There are a bunch of special features python idioms as you use these, keep in mind the goal of readability. Idiomatic python is often more compact and more readable, but not always.

Type Hinting

Intro Guide

Design Doc

Official Docs Reference

More readability resources:

Mozilla Code Review Guidelines

Reported

Does what the code is trying to do match what's in the methods section of the paper?

As reviewer...

Often will focus on the supplement or wherever methods are detailed.

Inverted: If you just had the paper, and wrote code to match, would that code have the same results as the code written by the author?

Look for both discrepancies and omissions.

Reliable

Does the code actually do what it is trying to do ?

Approaches

  • Run with all data, examine intermediates
  • Run with known artificial data, examine intermediates
  • Gold standard: formal software testing

Ways to examine intermediates:

  • pdb
  • print
  • write to file

DEMO

Reusable

Includes, but is not limited to releasing your software as a package.

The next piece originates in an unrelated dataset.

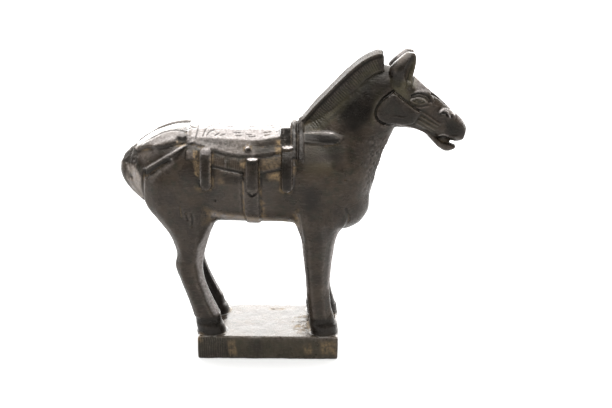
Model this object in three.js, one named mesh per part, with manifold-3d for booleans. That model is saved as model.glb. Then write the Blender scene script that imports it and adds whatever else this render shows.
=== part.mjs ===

Lots of new considerations when shifting focus to reusability:

  • Who are your users?
  • What are their goals and priorities?
  • What patterns are they familiar with?
  • Where do they want flexibility?
  • What requirements of the input data do you want to enforce?

https://www.pyopensci.org/

Recap

  • Run
    • Does the code run?
  • Reproducable
    • Do code outputs match results in the paper?
  • Readable
    • Can you tell from reading the code what it is trying to do?
    • Summary
      • Meaningful modularity
      • Itentional Design
      • Clear interfaces
      • Consistent Style
  • Reported
    • Does what the code is trying to do match what's in the methods section of the paper?
  • Reliable
    • Does the code actually do what it is trying to do?
    • pytest!
  • Reusable
    • Can readers who want to reuse and extend the functionality easily do so?